Po pierwsze, mówimy o pętli toru, nie torowiska. Po drugie, pętle są tu chyba dwie: jedna widoczna (wyjeżdżając ze stacji jednym torem pociąg robi pętlę i wraca na stację od tej samej strony, jadąc w przeciwnym kierunku), a druga jest chyba w tunelu (podobny układ), tak, że pociąg może objechać całą makietę przejeżdżając stację raz w jednym, a raz w drugim kierunku. I po trzecie, najważniejsze, w systemie trzyszynowym pętla nie powoduje zwarcia, bo obie szyny są tym samym biegunem zasilania - drugim biegunem jest "trzecia szyna" w środku.

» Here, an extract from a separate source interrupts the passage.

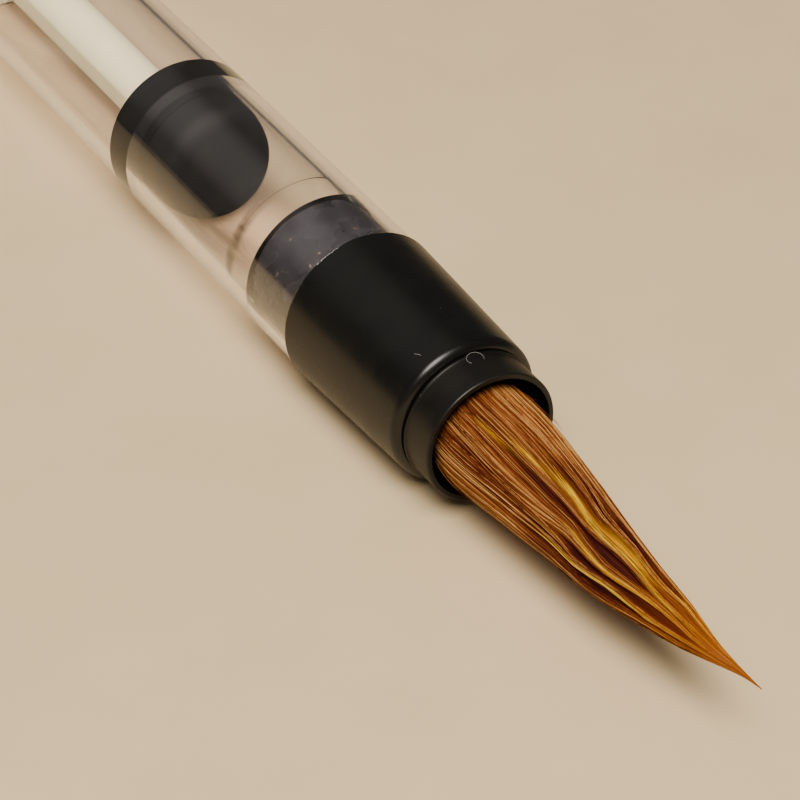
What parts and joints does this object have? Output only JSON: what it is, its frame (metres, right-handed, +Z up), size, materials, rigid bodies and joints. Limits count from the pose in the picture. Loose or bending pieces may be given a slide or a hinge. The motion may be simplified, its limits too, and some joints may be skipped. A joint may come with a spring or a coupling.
{
  "type": "piston brush pen",
  "caption": "Refillable brush pen with a pointed hair tuft, black grip section, clear piston-filled barrel, turning knob and a clip cap posted on the tail.",
  "frame": {"origin": "bottom centre of the bounding box, on the surface that the pen lies on", "axes": "+X along the pen towards the tuft's tip, +Z up, clip on the -Y side near the floor"},
  "size_m": [0.1858, 0.0158, 0.0135],
  "materials": {
    "black_gloss": "glossy moulded black with fine scuffs",
    "black_satin": "satin moulded black",
    "clear_plastic": "clear, faint pink edge tint",
    "black_silicone": "soft satin silicone",
    "white_plastic": "warm white moulded plastic",
    "weasel_hair": "wet-looking orange-brown animal hair",
    "core_hair": "dry brown animal hair",
    "binding_thread": "waxed thread",
    "resin": "amber resin",
    "fibre_wick": "bonded porous fibre",
    "oring_rubber": "matt rubber",
    "slip_washer": "low-friction washer",
    "polished_metal": "bright polished metal with hairline marks",
    "brass": "turned brass"
  },
  "bodies": {
    "barrel": {"barrel": "clear_plastic", "rod_guide": "white_plastic", "rear_collar": "black_gloss", "knob_oring": "oring_rubber"},
    "knob": {"turning_knob": "black_gloss", "drive_sleeve": "brass", "screw_spindle": "white_plastic", "knob_end_plug": "black_satin", "trim_ring": "polished_metal", "thrust_washer": "slip_washer"},
    "piston": {"piston_seal": "black_silicone", "piston_rod": "white_plastic"},
    "cap": {"cap_shell": "black_gloss", "cap_inner_sleeve": "white_plastic", "cap_band": "polished_metal", "cap_clip": "polished_metal", "cap_finial": "polished_metal", "finial_nut": "brass"},
    "grip": {"grip_section": "black_gloss", "flow_plug": "black_satin", "ink_wick": "fibre_wick"},
    "brush_head": {"ferrule": "black_gloss", "cover_hair": "weasel_hair", "core_hair": "core_hair", "root_binding": "binding_thread", "root_plug": "resin"}
  },
  "joints": [
    {"name": "knob_turn", "type": "hinge", "parent": "barrel", "child": "knob", "pos_m": [0.0411, 0.00118, 0.00675], "axis": [1, 0, 0], "range_deg": [-720, 300]},
    {"name": "piston_slide", "type": "slide", "parent": "barrel", "child": "piston", "axis": [1, 0, 0], "range_m": [-0.02401, 0.01001]},
    {"name": "cap_pull", "type": "slide", "parent": "knob", "child": "cap", "axis": [-1, 0, 0], "range_m": [0, 0.02]},
    {"name": "grip_pull", "type": "slide", "parent": "barrel", "child": "grip", "axis": [1, 0, 0], "range_m": [0, 0.01]},
    {"name": "head_pull", "type": "slide", "parent": "grip", "child": "brush_head", "axis": [1, 0, 0], "range_m": [0, 0.013]}
  ],
  "couplings": [
    {"joint": "piston_slide", "follows": "knob_turn", "m_per_rad": 0.0019099}
  ]
}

Nawiasem mówiąc, gdyby był to układ w systemie dwuszynowym, to izolacje zaproponowane przez kolegę kociola nic by nie dały - przyjrzyjcie się dokładniej jego rysunkowi.

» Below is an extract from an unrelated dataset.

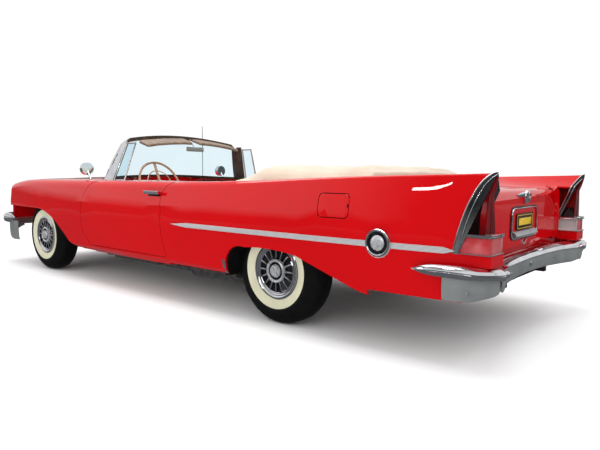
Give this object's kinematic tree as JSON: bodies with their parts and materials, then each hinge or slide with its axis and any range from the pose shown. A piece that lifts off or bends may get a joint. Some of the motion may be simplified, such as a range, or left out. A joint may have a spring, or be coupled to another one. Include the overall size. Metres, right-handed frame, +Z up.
{
  "type": "1950s two-door convertible car",
  "caption": "Full-size two-door convertible with tail fins, its top folded under a cover; wheels roll and steer, doors, hood, trunk and fuel flap open.",
  "frame": {"origin": "on the ground under the middle of the car", "axes": "+X forward, +Y to the car's left, +Z up"},
  "size_m": [5.568, 2.002, 1.56],
  "materials": {
    "red_paint": "high gloss enamel",
    "chrome": "polished plating",
    "glass": "clear",
    "lamp_red": "moulded lens",
    "lamp_clear": "lens",
    "tyre_rubber": "black rubber with a white side wall",
    "frame_black": "satin black enamel",
    "bare_steel": "machined",
    "cast_grey": "cast",
    "seat_leather": "cream leather",
    "visor_vinyl": "taupe vinyl",
    "boot_cloth": "cream coated cloth",
    "dash_black": "padded black",
    "wheel_tan": "moulded rim"
  },
  "bodies": {
    "car_body": {"chassis_frame": "frame_black", "floor_pan": "frame_black", "sills": "red_paint", "cowl": "red_paint", "splash_panels": "frame_black", "rear_wheelhouses": "frame_black", "front_fender_left": "red_paint", "front_fender_right": "red_paint", "nose_panel": "red_paint", "grille": "chrome", "headlamps": "lamp_clear", "rear_quarter_left": "red_paint", "rear_quarter_right": "red_paint", "deck_panel": "red_paint", "tail_panel": "red_paint", "tail_lamp_frames": "chrome", "tail_lamps": "lamp_red", "windshield_frame": "chrome", "windshield_glass": "glass", "sun_visors": "visor_vinyl", "dashboard": "dash_black", "steering_column": "frame_black", "front_seat": "seat_leather", "rear_seat": "seat_leather", "top_boot": "boot_cloth", "quarter_trims": "seat_leather", "front_bumper": "chrome", "rear_bumper": "chrome", "side_spears": "chrome", "mirrors": "chrome", "antenna": "chrome", "engine_block": "cast_grey", "drive_shaft": "bare_steel", "front_suspension": "bare_steel", "rear_axle": "bare_steel", "exhaust": "bare_steel", "fuel_tank": "frame_black", "fuel_filler": "frame_black"},
    "hood_lid": {"hood": "red_paint"},
    "trunk": {"trunk_lid": "red_paint"},
    "fuel_flap": {"fuel_door": "red_paint"},
    "left_door": {"door_left": "red_paint", "door_trim_left": "chrome", "vent_glass_left": "glass"},
    "right_door": {"door_right": "red_paint", "door_trim_right": "chrome", "vent_glass_right": "glass"},
    "wheel_hand": {"steering_wheel": "wheel_tan"},
    "left_steer": {"knuckle_left": "bare_steel"},
    "right_steer": {"knuckle_right": "bare_steel"},
    "front_left_roll": {"wheel_front_left": "chrome", "tyre_front_left": "tyre_rubber"},
    "front_right_roll": {"wheel_front_right": "chrome", "tyre_front_right": "tyre_rubber"},
    "rear_left_roll": {"wheel_rear_left": "chrome", "tyre_rear_left": "tyre_rubber"},
    "rear_right_roll": {"wheel_rear_right": "chrome", "tyre_rear_right": "tyre_rubber"}
  },
  "joints": [
    {"name": "hood_open", "type": "hinge", "parent": "car_body", "child": "hood_lid", "pos_m": [1.205, 0, 0.9645], "axis": [0, -1, 0], "range_deg": [0, 50]},
    {"name": "trunk_open", "type": "hinge", "parent": "car_body", "child": "trunk", "pos_m": [-1.91, 0, 0.9535], "axis": [0, 1, 0], "range_deg": [0, 60]},
    {"name": "fuel_flap_open", "type": "hinge", "parent": "car_body", "child": "fuel_flap", "pos_m": [-1.7205, 0.981, 0.82], "axis": [0, 0, -1], "range_deg": [0, 90]},
    {"name": "door_left_open", "type": "hinge", "parent": "car_body", "child": "left_door", "pos_m": [0.9911, 0.986, 0.62], "axis": [0, 0, -1], "range_deg": [0, 65]},
    {"name": "door_right_open", "type": "hinge", "parent": "car_body", "child": "right_door", "pos_m": [0.9911, -0.986, 0.62], "axis": [0, 0, 1], "range_deg": [0, 65]},
    {"name": "steer_left", "type": "hinge", "parent": "car_body", "child": "left_steer", "pos_m": [1.909, 0.7, 0.361], "axis": [0, 0, 1], "range_deg": [-30, 30]},
    {"name": "steer_right", "type": "hinge", "parent": "car_body", "child": "right_steer", "pos_m": [1.909, -0.7, 0.361], "axis": [0, 0, 1], "range_deg": [-30, 30]},
    {"name": "steering_wheel_turn", "type": "hinge", "parent": "car_body", "child": "wheel_hand", "pos_m": [0.62, 0.38, 0.905], "axis": [-0.9063, 0, 0.4226], "range_deg": [-480, 480]},
    {"name": "roll_front_left", "type": "hinge", "parent": "left_steer", "child": "front_left_roll", "pos_m": [1.909, 0.777, 0.361], "axis": [0, 1, 0], "continuous": true},
    {"name": "roll_front_right", "type": "hinge", "parent": "right_steer", "child": "front_right_roll", "pos_m": [1.909, -0.777, 0.361], "axis": [0, 1, 0], "continuous": true},
    {"name": "roll_rear_left", "type": "hinge", "parent": "car_body", "child": "rear_left_roll", "pos_m": [-1.291, 0.762, 0.361], "axis": [0, 1, 0], "continuous": true},
    {"name": "roll_rear_right", "type": "hinge", "parent": "car_body", "child": "rear_right_roll", "pos_m": [-1.291, -0.762, 0.361], "axis": [0, 1, 0], "continuous": true}
  ],
  "couplings": [
    {"joint": "steer_right", "follows": "steer_left", "ratio": 1},
    {"joint": "steering_wheel_turn", "follows": "steer_left", "ratio": 16}
  ]
}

I trochę za dużym skrótem myślowym jest stwierdzenie, że pętla to jest odcinek toru, w którym jest zastosowany moduł pętli. Pętla wynika z układu torów, a nie z tego czy jest lub nie ma modułu. Przy systemie dwuszynowym użycie pętli (w połączeniu z izolacjami) jest konieczne przy sterowaniu DCC, przy sterowaniu analogowym też trzeba stosować izolacje (ale nie wiem nic o jakichś modułach pętli w tym wypadku) i przełączanie napięcia przy przejeżdżaniu z jednej sekcji na drugą.